Prof. Dr. Ali Akpınar
Halkı için kendine kıyanlar ...
Halkı için kendine kıyanlar ve kendi için halkına kıyanlar!
Hep tartışılmıştır ve tartışılmaya da devam edecektir, Osmanlı Sultanlarının saltanat için kendi çocuk/kardeş ve yakınlarını öldürmeleri. Evet, tartışmaya açık bir meseledir bu. Zamanın uleması fetva vermiştir ve bu fetva doğrultusunda bazı uygulamalar da yapılmıştır. Sultan yakınları, yarın öbür gün büyürler ve saltanata göz dikerler, bunun için savaşırlarsa bu fitneye sebep olabilir, diye o çocuklar küçük yaşlarda öldürülmüşlerdir. Osmanlı sultanları içerisinde bu uygulamayı yapıp ardından günlerce gözyaşı dökenler vardır.
Bu uygulamanın temel mantığı, geçmişten beri yaşanan saltanat kavgalarının ve bu kavgalar sonucu ülkenin bölünmesinin, binlerce insanın ölmesinin önüne geçmektir. Onlar, bu uğurda ilerde ülkenin bölünmesi ve binlerce insanın heder olmasını önlemek için, kendi yakınlarının canlarından geçmeyi tercih etmişlerdir. Elbette kolay değildir, tahta oturan bir kimsenin, sırf kendi tahtının selameti için kardeşlerinin yahut çocuklarının kanına girmesi. Ne var ki, böyle bir uygulamanın fetvası alınmış ve uygulama her yeni padişahın tahta çıkışında gündeme gelmiştir. Bu yapılırken de geçmişte yıllarca süren saltanat kavgaları ve bu savaşların hem devlete, hem de ümmete ne kadar pahalıya mal olduğu düşünülmüştür. Nizam-ı âlem için ve ekser ulemanın kavli gereğince bu uygulama sürmüştür. Sözgelimi bu fetvanın uygulamasından önce Osmanlı’nın Fetret Dönemi denilen dönemde, Çelebi Mehmed’in kardeşleriyle yaptığı saltanat kavgalarında binlerce insan zayi olmuş ve bu devrede Osmanlı devleti çok şey kaybetmiştir.
Osmanlı geleneği sonuçta, kendi kardeşleri ve yakınlarından birkaç kişinin kanını dökmeyi, ümmetten yüzlerce insanın kanını dökmeye tercih ederek devletin ve milletin bekâsını hedeflemiştir. Bu gelenek her ne kadar uygulamadan kalkmış olsa da Osmanlı-Türk geleneğinde, hep devlet-millet merkezli planlar yapılmış, devlet-millet aleyhine isyanlar yerel kalmıştır. Hatta çoğu zaman devlet-sultan kutsama noktasına çıkartılmış, kamu hakkı her şeyin üstünde tutulmuştur.
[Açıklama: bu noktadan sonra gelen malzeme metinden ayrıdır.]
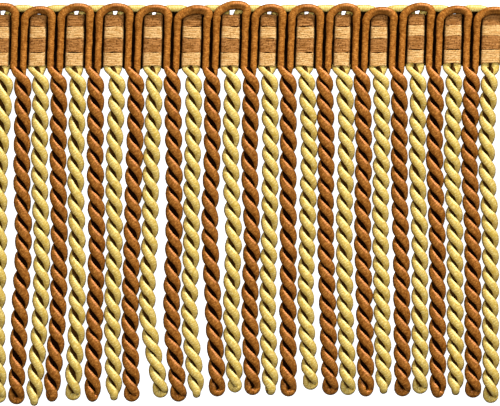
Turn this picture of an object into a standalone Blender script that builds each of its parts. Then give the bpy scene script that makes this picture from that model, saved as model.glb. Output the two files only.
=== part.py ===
"""A cut length of two-tone bullion fringe, lying on its back with its face up.

Two gimp cords run through the whole length. Each is doubled and twisted on itself into a row
of hanging cords, and between two of them it loops over the heading. The bronze loops stand on
the face, and the gold ones run behind. Four bands of warp yarn weave across the heading, over
the gold cord and behind the bronze one.

Metres, +Z up out of the face, +X along the heading, +Y towards the loops.
"""

import math

import bmesh
import bpy
from mathutils import Vector

MM = 0.001

# Layout along the heading
COLUMNS = 14
PITCH = 14.3 * MM
END_MARGIN = 3.3 * MM
HEAD_LEAN = 0.035

# Heights above the heading's lower edge, and that edge's own place
TALLEST_LOOP = 25.2 * MM
LONGEST_CORD = 128.5 * MM
EDGE_Y = (LONGEST_CORD - TALLEST_LOOP) / 2

# The twisted cords: two plies side by side, turning round each other
PLY_RADIUS = 1.4 * MM
TWIST_RADIUS = 1.65 * MM
CORD_HALF_WIDTH = PLY_RADIUS + TWIST_RADIUS
CORD_SPACING = 2 * CORD_HALF_WIDTH + 0.4 * MM
ROOT_LENGTH = 10 * MM
RIDGE_HALF_THICKNESS = 1.9 * MM
FIRST_STEP = math.radians(36)
TWIST_STEP = math.radians(72)
FLOOR_SHARE = math.cos(TWIST_STEP / 4)
TIP_LENGTH = CORD_HALF_WIDTH
TIP_CLEARANCE = 0.4 * MM
PUSHES = 40

# The rounded end of a hanging cord: share of the tip's length left, share of the full width
TIP_RINGS = ((0.7, 0.95), (0.2, 0.6), (0.0, 0.2))

# The bronze cord in the heading
BRONZE_LEG_OFFSET = 1.75 * MM
BRONZE_WIDTH = 2.6 * MM
BRONZE_DEPTH = 2.5 * MM
BRONZE_LEG_Z = 2.35 * MM
BRONZE_LOOP_Z = 4.2 * MM
BRONZE_LOOP_RISE = 4.2 * MM
BRONZE_STUB_Y = 20.5 * MM

# The gold cord in the heading
GOLD_LEG_OFFSET = 1.4 * MM
GOLD_WIDTH = 2.6 * MM
GOLD_DEPTH = 2.1 * MM
GOLD_LOOP_TOP = 22.5 * MM
GOLD_LOOP_RISE = 3.2 * MM

# Cords in the heading are drawn with five sides, one of them level below. FLAT is where that
# side lies and WIDE where the widest corners lie, as shares of the radius.
SIDES = 5
FLAT = math.cos(math.pi / SIDES)
WIDE = math.cos(math.pi / SIDES / 2)
BRONZE_LOOP_STEPS = 6
GOLD_LOOP_STEPS = 4

# Two legs end side by side in the square neck of a hanging cord, which is a little larger
NECK_MARGIN = 0.1 * MM
LEG_TUCK = 0.4 * MM
TUCK_SHARE = 0.5
GOLD_Z = GOLD_DEPTH / 2 * FLAT + NECK_MARGIN

# The warp bands
BAND_THICKNESS = 0.8 * MM
BAND_BACK_Z = BAND_THICKNESS / 2
BAND_FRONT_Z = 2.75 * MM
BAND_TOP_INSET = 2.35 * MM
BAND_FOOT_INSET = 1.1 * MM

# name, lower edge and upper edge above the heading's lower edge in mm, colour
BANDS = (
    ("band_gold_lower", 0.35, 5.2, "gold_warp"),
    ("band_bronze_lower", 5.5, 10.2, "bronze_warp"),
    ("band_gold_upper", 10.5, 14.2, "gold_warp"),
    ("band_bronze_upper", 14.5, 19.1, "bronze_warp"),
)

# name: colour, roughness
MATERIALS = {
    "bronze_gimp": ((0.33, 0.12, 0.03, 1), 0.45),
    "gold_gimp": ((0.72, 0.52, 0.17, 1), 0.45),
    "bronze_warp": ((0.42, 0.20, 0.07, 1), 0.5),
    "gold_warp": ((0.80, 0.54, 0.24, 1), 0.5),
}

# Each hanging cord, from left to right. root is its sideways shift in mm from an even spacing;
# upper, middle, lower and tip are its shifts in mm from its own root a quarter, a half,
# three quarters and all of the way down. length is in mm, and turns counts half turns of twist.
CORD_COLUMNS = ("root", "upper", "middle", "lower", "tip", "length", "turns")
BRONZE_CORDS = (
    (0.0, 0.2, 0.4, 0.0, -0.4, 127.5, 17.5),
    (-0.6, 0.6, 1.7, 0.4, -0.6, 128.0, 17.0),
    (-1.0, 0.8, 1.3, 0.6, -2.3, 127.0, 18.5),
    (-0.9, 0.2, 0.8, 0.9, -0.8, 127.0, 19.0),
    (-0.2, 0.0, -0.6, -1.3, -1.3, 127.0, 18.0),
    (0.2, 1.3, 1.1, 0.2, 1.9, 127.0, 18.0),
    (0.7, 0.4, -0.8, 0.8, 2.5, 125.0, 18.0),
    (1.0, -0.4, 0.9, 0.2, 1.3, 124.5, 18.0),
    (0.6, 0.4, 0.9, 1.1, 0.9, 125.0, 18.0),
    (0.7, 0.9, 0.6, 1.3, 2.3, 124.5, 19.0),
    (0.1, 1.7, 1.3, 1.7, 1.9, 125.0, 18.5),
    (-0.1, 0.6, 0.9, 1.3, 1.9, 125.0, 18.0),
    (-0.4, 0.4, 0.9, 1.1, 1.5, 125.5, 18.0),
    (-0.6, -0.8, 0.0, 0.2, 0.8, 125.5, 19.0),
    (0.0, -0.3, 0.2, 0.4, 0.3, 126.0, 18.5),
)
GOLD_CORDS = (
    (0.0, -1.1, -0.7, -1.5, -0.4, 127.5, 18.0),
    (0.0, -0.1, 1.6, 1.0, -1.4, 128.5, 18.5),
    (0.0, -0.2, 0.4, 0.2, -0.9, 126.5, 17.0),
    (0.0, 0.1, 0.3, -0.6, 0.5, 126.5, 18.5),
    (0.0, -0.9, -1.1, -2.6, 2.8, 125.5, 18.0),
    (0.0, 0.0, -0.2, -1.2, 1.5, 125.5, 18.5),
    (0.0, -0.3, 1.0, -0.5, 0.8, 123.5, 18.5),
    (0.0, 0.8, 0.3, -0.1, 1.4, 124.5, 18.5),
    (0.0, 1.5, 0.9, 0.2, 2.1, 122.5, 19.5),
    (0.0, 1.9, 0.7, 1.0, 2.7, 124.5, 19.0),
    (0.0, 0.8, 0.2, 0.9, 1.8, 124.0, 19.5),
    (0.0, -0.1, 1.6, 1.3, 1.5, 124.0, 18.0),
    (0.0, -0.2, 1.2, 0.6, 0.8, 124.5, 19.5),
    (0.0, -0.8, -0.1, -0.4, -0.8, 127.5, 19.0),
)
HEIGHTS = ("upper", "middle", "lower", "tip")

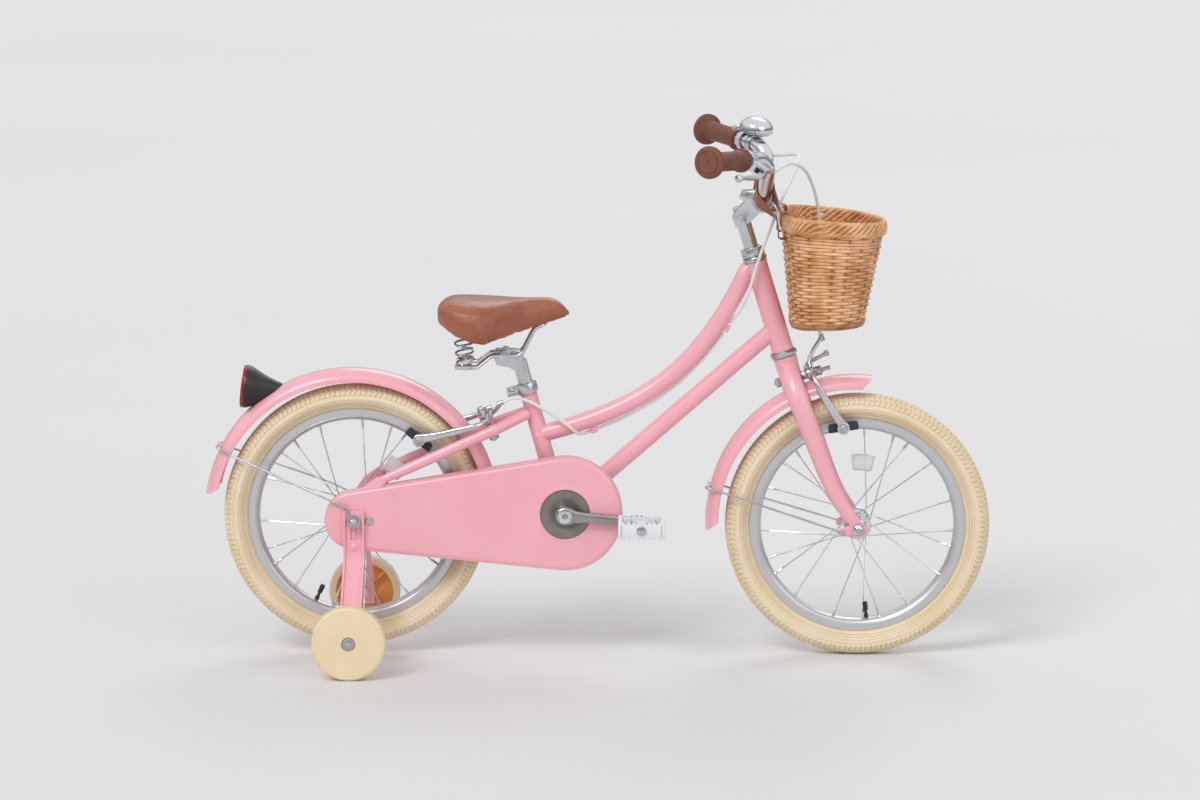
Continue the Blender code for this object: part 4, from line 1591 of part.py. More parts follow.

Bunları şunun için hatırlatma ihtiyacı duydum. Kendini millete/vatana feda eden bu Osmanlı geleneği karşısında, bugün özellikle Ortadoğuda, bu gelenekten yoksun kimi yöneticilerin, sırf kendi saltanatları uğruna nasıl binlerce insanı katledebildiğini mukayese yapabilmek için. Bir tarafta devleti-milleti merkeze alan yaklaşım, diğer yanda yalnızca kendi saltanatını merkeze alan yaklaşım. Bir tarafta kendi menfaati için, kendi diktatörlüğünü, zulmünü sürdürmek için kendi insanını kıran, bu uğurda kimyasal silah kullanmak dâhil, her yolu deneyen mantık; öteki yanda zararı kendi çevresinde sınırlamaya çalışan yaklaşım!
Osmanlı Türk geleneğinde devleti-milleti merkeze alan yaklaşım ağır basarken, belki de yakın tarihte çok güçlü devletler kuramayan Arap-Ortadoğu insanında kendi çıkarını merkeze alan bir yaklaşım öne çıkmıştır. Ve bu yaklaşım dün olduğu gibi bugünde oluk oluk kan ve göz yaşının akmasına sebep olmaktadır. İşte Irak, Suriye, Mısır ve işte ötekileri! Değer mi? Bu kan dökenler Ahirette nasıl hesap verecekler? Hiç zulümle abâd olunduğu görülmüş mü?